→ Set problem:
Quote exactly, and only, the lines of the material below from the line with "The FreeCAD and" through the line with "return hollow".

→ Material supplied:
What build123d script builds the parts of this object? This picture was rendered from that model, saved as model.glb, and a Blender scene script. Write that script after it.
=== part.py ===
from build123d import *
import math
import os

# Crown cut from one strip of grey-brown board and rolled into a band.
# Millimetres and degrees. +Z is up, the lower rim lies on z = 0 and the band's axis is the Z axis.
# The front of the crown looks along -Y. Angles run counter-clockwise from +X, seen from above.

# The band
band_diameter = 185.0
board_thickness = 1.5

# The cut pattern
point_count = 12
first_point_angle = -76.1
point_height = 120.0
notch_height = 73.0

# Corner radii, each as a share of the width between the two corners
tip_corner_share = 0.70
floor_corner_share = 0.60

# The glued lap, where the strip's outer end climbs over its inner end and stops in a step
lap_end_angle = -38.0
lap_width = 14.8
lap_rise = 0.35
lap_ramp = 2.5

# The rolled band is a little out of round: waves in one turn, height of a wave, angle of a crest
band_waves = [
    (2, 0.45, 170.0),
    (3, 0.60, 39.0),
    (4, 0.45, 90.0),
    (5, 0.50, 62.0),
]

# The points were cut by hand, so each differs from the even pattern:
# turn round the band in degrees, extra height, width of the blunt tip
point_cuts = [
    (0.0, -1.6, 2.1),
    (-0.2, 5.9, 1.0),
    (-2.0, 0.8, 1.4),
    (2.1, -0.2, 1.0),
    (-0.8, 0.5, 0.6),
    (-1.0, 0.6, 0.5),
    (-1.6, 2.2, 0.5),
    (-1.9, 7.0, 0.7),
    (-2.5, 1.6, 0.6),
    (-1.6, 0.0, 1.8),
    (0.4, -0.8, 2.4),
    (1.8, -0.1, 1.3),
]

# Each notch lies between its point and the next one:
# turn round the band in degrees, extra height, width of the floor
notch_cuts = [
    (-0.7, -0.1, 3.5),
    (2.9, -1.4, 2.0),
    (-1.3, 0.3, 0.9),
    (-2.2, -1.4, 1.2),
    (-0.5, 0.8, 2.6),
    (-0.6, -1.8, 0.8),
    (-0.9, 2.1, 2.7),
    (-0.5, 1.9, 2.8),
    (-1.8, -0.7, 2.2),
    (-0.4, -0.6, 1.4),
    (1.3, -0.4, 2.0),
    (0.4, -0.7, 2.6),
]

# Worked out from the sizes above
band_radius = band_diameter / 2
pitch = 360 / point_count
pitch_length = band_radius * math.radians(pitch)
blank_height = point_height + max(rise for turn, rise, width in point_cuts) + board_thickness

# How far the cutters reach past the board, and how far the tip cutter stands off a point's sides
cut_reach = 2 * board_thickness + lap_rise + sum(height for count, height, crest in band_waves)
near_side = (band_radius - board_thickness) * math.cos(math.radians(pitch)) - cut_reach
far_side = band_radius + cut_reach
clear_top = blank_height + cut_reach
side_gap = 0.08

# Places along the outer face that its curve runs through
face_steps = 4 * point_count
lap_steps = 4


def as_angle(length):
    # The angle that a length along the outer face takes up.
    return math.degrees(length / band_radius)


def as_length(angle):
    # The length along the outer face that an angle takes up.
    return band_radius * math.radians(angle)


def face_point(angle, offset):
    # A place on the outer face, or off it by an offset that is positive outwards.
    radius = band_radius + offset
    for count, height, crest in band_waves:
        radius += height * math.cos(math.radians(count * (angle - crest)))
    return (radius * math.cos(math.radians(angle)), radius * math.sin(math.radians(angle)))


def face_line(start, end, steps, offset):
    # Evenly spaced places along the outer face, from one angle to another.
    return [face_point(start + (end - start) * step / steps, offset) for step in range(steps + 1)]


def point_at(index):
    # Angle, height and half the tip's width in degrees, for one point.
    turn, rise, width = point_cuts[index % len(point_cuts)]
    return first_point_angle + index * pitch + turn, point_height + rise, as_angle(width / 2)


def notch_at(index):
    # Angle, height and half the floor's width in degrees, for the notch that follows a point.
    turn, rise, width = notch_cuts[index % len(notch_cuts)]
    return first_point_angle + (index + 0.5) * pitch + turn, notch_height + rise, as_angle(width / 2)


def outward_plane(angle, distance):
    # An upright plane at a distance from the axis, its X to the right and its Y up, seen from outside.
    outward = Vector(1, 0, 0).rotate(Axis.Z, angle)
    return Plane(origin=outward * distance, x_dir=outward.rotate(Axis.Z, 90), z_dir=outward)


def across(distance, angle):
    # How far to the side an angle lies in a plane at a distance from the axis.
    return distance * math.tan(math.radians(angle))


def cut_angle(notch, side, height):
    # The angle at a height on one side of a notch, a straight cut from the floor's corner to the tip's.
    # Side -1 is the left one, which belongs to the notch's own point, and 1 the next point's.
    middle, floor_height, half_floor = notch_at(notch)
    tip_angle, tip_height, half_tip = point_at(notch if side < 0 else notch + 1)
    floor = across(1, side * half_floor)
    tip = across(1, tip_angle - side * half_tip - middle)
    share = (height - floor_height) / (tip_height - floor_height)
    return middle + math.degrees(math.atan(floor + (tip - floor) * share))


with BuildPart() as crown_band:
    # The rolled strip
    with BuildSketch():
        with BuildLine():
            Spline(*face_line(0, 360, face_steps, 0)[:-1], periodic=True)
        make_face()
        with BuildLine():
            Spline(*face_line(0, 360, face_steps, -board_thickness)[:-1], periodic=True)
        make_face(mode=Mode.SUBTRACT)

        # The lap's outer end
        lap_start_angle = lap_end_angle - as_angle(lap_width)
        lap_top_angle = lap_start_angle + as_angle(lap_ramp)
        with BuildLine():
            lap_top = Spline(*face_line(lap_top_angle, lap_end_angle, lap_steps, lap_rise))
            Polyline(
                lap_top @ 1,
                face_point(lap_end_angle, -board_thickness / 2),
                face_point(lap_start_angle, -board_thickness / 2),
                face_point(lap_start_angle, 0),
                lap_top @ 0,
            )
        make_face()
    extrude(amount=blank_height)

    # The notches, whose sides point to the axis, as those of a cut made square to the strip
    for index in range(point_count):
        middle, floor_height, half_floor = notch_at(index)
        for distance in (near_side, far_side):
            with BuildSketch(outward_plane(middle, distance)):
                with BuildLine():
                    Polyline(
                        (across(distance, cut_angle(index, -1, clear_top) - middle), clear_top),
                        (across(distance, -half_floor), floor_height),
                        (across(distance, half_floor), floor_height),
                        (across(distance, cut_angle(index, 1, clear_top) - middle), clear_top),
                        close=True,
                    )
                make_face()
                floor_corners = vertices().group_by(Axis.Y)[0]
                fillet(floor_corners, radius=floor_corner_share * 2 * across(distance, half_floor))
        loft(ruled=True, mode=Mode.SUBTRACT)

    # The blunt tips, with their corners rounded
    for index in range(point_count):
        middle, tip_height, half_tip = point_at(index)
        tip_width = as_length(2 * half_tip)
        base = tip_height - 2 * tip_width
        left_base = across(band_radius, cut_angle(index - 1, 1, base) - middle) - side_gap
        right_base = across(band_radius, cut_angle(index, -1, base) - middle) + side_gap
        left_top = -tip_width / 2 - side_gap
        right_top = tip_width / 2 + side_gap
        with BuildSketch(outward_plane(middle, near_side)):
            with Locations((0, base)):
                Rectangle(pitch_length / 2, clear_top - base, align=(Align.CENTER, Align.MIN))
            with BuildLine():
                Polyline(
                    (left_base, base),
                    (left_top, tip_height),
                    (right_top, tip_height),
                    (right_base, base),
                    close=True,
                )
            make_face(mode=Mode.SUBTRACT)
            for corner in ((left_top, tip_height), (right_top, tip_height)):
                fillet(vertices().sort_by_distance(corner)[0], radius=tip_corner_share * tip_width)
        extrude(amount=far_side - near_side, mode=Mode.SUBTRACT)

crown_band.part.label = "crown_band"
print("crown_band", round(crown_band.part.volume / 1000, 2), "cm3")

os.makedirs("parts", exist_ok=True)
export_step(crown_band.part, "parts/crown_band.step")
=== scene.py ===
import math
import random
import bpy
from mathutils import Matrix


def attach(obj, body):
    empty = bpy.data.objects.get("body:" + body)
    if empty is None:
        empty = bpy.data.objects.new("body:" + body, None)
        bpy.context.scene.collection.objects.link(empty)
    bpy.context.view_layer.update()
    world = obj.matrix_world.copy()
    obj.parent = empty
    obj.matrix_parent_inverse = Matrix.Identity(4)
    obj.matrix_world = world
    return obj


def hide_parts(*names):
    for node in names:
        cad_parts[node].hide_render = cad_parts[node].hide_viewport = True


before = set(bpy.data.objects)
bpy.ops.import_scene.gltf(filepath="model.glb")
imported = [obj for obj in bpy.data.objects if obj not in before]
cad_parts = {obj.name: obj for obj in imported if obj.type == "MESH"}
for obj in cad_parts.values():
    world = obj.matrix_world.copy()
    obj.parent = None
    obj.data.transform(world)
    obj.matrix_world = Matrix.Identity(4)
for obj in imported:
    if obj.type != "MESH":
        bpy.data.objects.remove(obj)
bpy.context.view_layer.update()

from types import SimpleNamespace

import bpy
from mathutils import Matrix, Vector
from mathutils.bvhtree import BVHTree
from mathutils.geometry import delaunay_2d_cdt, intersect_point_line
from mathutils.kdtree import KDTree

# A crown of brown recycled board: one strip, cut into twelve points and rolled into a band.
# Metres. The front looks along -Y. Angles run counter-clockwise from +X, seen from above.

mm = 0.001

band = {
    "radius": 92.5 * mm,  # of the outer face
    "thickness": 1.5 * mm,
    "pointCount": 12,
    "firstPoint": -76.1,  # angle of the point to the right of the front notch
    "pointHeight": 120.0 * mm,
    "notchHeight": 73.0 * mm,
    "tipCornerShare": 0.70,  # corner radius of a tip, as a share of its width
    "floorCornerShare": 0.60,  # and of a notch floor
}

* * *

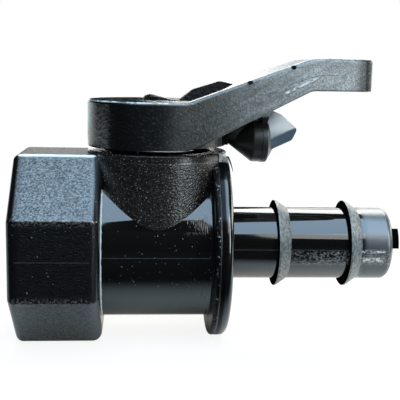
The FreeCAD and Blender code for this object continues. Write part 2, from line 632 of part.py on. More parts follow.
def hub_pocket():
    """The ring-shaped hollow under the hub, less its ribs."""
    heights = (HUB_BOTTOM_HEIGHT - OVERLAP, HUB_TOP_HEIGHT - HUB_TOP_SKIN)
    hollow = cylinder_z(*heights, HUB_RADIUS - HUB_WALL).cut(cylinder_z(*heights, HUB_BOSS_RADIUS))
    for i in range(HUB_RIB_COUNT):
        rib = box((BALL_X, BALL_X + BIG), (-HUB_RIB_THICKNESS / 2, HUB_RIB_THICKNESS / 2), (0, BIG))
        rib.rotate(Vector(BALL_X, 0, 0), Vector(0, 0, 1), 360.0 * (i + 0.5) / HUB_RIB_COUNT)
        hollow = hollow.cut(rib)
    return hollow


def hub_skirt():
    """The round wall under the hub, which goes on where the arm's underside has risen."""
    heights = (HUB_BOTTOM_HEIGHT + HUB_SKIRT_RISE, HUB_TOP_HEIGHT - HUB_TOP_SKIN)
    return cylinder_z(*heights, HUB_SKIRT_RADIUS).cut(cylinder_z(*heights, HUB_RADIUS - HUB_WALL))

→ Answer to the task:
The FreeCAD and Blender code for this object continues. Write part 2, from line 632 of part.py on. More parts follow.
def hub_pocket():
    """The ring-shaped hollow under the hub, less its ribs."""
    heights = (HUB_BOTTOM_HEIGHT - OVERLAP, HUB_TOP_HEIGHT - HUB_TOP_SKIN)
    hollow = cylinder_z(*heights, HUB_RADIUS - HUB_WALL).cut(cylinder_z(*heights, HUB_BOSS_RADIUS))
    for i in range(HUB_RIB_COUNT):
        rib = box((BALL_X, BALL_X + BIG), (-HUB_RIB_THICKNESS / 2, HUB_RIB_THICKNESS / 2), (0, BIG))
        rib.rotate(Vector(BALL_X, 0, 0), Vector(0, 0, 1), 360.0 * (i + 0.5) / HUB_RIB_COUNT)
        hollow = hollow.cut(rib)
    return hollow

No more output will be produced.